By LINDA MARION

Given the global aspect of the 2002 Olympic and Paralympic Winter Games, the University’s International Center seems an ideal resource—in the form of the 3,000 individuals who make up the U’s “international community” of professionals and scholars—to assist with these long-awaited events.

The International Center helped set the scene for the Games by pinpointing bilingual volunteers and native speakers of various languages for the Salt Lake Organizing Committee. These 15 to 17 volunteers will work directly with the delegations of the various countries represented at the Games.

The center is also collaborating with the Salt Lake Tribune in establishing a corps of foreign correspondents, composed of former Utes, who will provide input for a column, “A View from Abroad.” Correspondents will read local newspapers and relay what is being reported in their respective regions during the Games. In this way, various interpretations of each day’s sporting events and related activities will ultimately make their way around the world and back to Utah.

Additionally, the International Center organized a cross-cultural awareness training session for about 500 National Olympic Committee (NOC) volunteers, who will provide language and other services for international visitors.

“Anyone who has volunteered will probably already have some sensitivity to diverse cultures,” notes International Center Director Bill Barnhart MS’71, so the training was designed to build on that knowledge.

Trainees heard first from former Salt Lake City Mayor Ted Wilson BS’64, director of the Hinckley Institute for Politics, who tongue-in-cheeked his way through a presentation on “Those Strange Utah Ways” that included jabs at some of the local traits and traditions. Wilson took aim at targets such as regional colloquialisms (“fer igner’nt,” meaning rude, rather than uninformed), and the shenanigans in the local political scene.

Moving from the local to the international scene, Mike Allcott, associate director of the International Center, talked about “How Americans Are Perceived by Others,” using the “culture of ice” as a theme. The idea of iced tea in many cultures is an oxymoron, he said, and Americans are often identified by the amount of ice in their drinks. This is just one example of innumerable differences in culture—habits, traditions, norms, values, and language—that is at the bottom of the question, Do Americans have a culture?

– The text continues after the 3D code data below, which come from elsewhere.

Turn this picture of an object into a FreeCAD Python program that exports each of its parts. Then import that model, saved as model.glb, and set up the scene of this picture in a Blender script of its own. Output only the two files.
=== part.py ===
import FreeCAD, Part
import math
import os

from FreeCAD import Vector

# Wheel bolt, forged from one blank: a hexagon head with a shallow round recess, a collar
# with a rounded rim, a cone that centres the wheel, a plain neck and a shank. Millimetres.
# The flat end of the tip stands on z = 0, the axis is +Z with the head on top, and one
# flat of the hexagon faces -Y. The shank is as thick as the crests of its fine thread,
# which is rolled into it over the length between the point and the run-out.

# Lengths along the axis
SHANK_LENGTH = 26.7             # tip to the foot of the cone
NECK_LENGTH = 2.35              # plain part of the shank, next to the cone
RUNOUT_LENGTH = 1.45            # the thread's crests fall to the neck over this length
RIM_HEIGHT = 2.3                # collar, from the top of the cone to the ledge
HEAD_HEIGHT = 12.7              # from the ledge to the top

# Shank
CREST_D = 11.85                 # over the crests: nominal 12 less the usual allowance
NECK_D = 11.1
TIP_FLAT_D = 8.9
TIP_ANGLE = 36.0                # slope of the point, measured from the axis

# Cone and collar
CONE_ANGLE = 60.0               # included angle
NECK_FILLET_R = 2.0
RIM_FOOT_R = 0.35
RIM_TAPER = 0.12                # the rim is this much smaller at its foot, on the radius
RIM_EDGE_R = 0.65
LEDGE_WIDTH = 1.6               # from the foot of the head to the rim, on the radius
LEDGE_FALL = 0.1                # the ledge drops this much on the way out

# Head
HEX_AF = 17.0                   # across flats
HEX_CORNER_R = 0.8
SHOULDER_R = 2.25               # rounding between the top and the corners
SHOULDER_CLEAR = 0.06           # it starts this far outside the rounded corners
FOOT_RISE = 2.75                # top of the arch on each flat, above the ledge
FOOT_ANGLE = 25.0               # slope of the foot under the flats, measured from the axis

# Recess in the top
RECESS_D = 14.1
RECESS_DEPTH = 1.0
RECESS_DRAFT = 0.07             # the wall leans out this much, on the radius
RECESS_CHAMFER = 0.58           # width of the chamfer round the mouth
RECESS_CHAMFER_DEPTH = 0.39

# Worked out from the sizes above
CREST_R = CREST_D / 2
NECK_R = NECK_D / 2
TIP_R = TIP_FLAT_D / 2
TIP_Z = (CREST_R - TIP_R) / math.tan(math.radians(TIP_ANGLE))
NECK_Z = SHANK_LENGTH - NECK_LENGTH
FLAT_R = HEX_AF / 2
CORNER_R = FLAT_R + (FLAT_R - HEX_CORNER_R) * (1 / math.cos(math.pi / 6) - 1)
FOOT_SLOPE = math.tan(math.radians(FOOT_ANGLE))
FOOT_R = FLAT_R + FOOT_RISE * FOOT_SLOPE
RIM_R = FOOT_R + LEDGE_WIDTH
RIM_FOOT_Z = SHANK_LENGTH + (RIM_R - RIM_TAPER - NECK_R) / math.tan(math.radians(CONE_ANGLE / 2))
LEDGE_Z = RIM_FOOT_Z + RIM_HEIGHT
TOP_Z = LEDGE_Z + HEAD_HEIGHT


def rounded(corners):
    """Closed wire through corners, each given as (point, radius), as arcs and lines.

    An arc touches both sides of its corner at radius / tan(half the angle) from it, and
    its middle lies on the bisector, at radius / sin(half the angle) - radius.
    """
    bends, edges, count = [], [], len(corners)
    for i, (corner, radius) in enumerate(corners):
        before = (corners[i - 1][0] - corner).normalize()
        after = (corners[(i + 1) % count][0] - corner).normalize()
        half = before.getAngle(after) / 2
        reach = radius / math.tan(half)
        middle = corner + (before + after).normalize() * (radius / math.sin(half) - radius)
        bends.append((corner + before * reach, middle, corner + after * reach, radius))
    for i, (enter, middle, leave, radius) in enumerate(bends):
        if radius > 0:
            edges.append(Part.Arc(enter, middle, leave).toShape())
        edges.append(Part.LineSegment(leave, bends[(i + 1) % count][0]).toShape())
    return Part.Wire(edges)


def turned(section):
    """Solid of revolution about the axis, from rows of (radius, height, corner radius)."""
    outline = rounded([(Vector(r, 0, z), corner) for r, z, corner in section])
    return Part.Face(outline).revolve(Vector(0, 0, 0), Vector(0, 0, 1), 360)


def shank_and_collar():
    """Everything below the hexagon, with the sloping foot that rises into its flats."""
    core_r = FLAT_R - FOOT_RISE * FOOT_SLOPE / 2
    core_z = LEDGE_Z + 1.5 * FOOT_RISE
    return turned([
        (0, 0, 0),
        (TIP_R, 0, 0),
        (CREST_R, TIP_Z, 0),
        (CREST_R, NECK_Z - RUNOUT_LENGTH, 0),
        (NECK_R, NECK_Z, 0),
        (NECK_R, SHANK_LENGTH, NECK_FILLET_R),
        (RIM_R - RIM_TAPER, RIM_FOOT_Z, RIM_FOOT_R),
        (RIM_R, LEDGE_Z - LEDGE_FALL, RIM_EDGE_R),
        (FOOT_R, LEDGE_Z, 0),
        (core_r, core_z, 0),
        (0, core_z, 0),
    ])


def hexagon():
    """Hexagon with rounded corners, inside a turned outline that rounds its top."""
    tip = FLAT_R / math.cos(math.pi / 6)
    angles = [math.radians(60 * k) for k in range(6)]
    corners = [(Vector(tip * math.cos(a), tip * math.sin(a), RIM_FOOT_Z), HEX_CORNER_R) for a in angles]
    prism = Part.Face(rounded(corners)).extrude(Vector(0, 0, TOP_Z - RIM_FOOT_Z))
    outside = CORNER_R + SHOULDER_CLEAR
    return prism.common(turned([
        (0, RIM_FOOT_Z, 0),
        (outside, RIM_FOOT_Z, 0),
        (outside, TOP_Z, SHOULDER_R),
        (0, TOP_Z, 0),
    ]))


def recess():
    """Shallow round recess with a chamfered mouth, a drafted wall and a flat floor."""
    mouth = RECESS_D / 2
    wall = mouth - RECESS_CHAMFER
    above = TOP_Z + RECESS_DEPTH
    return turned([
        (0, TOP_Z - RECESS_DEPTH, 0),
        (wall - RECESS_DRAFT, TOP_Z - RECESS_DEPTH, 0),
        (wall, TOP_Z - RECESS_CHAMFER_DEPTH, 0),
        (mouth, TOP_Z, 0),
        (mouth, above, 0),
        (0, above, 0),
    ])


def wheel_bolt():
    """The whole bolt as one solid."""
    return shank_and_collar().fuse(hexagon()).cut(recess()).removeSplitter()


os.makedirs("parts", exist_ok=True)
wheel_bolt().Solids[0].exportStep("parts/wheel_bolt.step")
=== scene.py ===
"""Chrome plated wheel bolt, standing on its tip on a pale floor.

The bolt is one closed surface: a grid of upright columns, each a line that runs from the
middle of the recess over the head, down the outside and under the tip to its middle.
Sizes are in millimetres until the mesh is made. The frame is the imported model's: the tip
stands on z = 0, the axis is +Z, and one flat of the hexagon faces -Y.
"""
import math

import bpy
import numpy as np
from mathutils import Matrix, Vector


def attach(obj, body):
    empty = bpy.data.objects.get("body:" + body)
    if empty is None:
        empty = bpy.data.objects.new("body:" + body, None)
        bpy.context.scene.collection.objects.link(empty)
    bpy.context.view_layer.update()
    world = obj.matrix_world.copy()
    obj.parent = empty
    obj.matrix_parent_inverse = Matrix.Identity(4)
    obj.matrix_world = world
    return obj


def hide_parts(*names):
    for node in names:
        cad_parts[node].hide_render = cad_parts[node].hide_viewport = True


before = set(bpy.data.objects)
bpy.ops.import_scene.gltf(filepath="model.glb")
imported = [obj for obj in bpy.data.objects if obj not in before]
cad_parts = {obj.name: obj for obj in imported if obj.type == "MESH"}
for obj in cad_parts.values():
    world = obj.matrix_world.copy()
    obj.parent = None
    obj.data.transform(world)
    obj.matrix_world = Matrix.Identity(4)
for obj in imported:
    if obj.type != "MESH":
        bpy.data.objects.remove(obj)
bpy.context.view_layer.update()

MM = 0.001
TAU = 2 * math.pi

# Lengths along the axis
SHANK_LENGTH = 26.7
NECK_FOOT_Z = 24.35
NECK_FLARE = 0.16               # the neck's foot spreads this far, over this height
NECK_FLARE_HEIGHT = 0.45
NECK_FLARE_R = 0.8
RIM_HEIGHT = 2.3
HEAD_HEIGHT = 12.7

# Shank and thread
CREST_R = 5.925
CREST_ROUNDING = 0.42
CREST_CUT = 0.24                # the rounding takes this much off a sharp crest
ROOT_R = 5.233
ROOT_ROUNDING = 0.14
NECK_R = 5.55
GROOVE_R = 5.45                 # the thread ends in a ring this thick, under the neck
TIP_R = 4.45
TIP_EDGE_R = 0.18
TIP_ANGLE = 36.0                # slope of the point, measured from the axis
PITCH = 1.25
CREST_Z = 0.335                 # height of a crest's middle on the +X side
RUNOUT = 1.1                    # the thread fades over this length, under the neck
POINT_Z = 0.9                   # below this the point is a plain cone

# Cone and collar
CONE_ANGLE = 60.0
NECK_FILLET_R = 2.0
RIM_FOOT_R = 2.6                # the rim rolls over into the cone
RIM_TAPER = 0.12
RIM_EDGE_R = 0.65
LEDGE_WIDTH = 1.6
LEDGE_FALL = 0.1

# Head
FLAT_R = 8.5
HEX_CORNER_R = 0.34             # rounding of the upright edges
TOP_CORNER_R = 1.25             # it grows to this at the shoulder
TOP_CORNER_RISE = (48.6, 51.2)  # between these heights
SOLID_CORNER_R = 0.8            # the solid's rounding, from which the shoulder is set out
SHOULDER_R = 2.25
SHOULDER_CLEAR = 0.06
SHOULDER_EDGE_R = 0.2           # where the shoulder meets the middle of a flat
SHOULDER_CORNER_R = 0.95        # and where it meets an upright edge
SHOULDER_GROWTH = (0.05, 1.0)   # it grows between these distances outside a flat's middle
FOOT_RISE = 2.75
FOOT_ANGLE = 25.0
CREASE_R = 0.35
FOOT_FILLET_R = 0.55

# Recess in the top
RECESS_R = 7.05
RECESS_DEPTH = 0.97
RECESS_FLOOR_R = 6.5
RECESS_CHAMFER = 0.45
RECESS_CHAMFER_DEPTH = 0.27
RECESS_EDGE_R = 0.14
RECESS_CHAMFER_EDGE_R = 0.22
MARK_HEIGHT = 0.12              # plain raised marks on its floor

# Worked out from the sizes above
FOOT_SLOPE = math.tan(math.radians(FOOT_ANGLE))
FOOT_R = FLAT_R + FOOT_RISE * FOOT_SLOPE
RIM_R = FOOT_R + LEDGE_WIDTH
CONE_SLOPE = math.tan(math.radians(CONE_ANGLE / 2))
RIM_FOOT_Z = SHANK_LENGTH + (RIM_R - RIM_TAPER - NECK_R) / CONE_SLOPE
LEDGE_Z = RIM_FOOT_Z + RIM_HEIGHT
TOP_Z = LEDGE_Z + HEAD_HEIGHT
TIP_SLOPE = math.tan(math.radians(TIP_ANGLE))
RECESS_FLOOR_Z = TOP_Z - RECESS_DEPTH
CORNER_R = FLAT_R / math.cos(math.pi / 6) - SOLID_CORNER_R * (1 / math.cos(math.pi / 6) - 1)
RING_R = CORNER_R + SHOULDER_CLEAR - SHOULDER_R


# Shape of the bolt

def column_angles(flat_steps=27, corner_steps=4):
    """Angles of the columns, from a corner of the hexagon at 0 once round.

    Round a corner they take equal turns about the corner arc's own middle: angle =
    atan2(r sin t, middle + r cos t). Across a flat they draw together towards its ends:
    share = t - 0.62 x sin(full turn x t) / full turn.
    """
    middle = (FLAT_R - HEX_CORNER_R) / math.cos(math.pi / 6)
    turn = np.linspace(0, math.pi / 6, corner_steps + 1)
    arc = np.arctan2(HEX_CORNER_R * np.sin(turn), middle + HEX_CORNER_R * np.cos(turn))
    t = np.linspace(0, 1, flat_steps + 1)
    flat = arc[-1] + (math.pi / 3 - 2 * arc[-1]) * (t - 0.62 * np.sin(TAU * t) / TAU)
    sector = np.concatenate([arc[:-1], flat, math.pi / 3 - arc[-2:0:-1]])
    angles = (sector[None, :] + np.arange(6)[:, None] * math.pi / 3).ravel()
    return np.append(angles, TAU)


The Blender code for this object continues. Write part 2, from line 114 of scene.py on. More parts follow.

“It’s difficult,” Allcott observed, “to have your culture examined; it’s easy to become defensive.” He broadly characterized American culture as the belief in individualism and privacy; free-market capitalism; equality and the rule of law; informality (built on assumptions of equality) and friendliness; being direct and assertive, genuine and honest (“the John Wayne syndrome”); the notion of “staying cool,” or remaining unflappable in difficult situations; and being factual, not emotional. Generally, he said, Americans tend to be optimistic and forward-looking.

“Hopefully,” Allcott concluded, “we’ll have many of those breakthrough moments when we feel the texture of cultural difference not as a hindrance or a stress, but as a pleasure or a beauty that lets us rediscover something as simple and extraordinary as ice.”

Valerie Green, international advisor for Student Outreach and Programming, discussed “Cross-cultural Adaptation,” using her and others’ experiences living and working in foreign countries as an example of how easily assumptions—which often lead to stereotypes—are made about cultures different than one’s own. “People who stay in a place for two weeks,” she noted, “might come home and write a book about it; those who stay two months return and write an article; and those who remain in another country for two or more years don’t write anything because they realize that they have only scratched its surface.”

The training session addressed language issues as well. David L. Rowe MS’91, dean of students at Salt Lake Seminary, took on “Communication Challenges,” specifically the use of idiomatic expressions in language. Rowe presented a thought-provoking dialogue with an “international guest,” using such American English expressions as “tickled pink”—which the guest interpreted as “developing a rash”—“butterflies in the stomach,” “glued to one’s seat,” and “raining cats and dogs,” among many others. The message was clear: opportunities for misunderstanding and miscommunication are limited only by the number of idiomatic phrases contained in one’s language.

In contrast, Steven Sternfeld, associate professor of linguistics, dealt with “The Silent Language: The Unspoken Word,” or how people communicate without speaking. Sternfeld’s primary message: “You don’t have to worry about the language…because the silent language is the culture.” People communicate on many levels, he said, and language is just one of them.

Bringing the training session to a close, Nancy Lyon BA’73 MS’74, assistant vice president for governmental affairs, urged volunteers to “have a great time…All human beings respond to kindness, generosity, and good will,” she said. “You are all Utahns, no matter how long you have been here, [and] the important thing is to establish connections.”

—Linda Marion BFA’67 MFA’71 is managing editor of Continuum.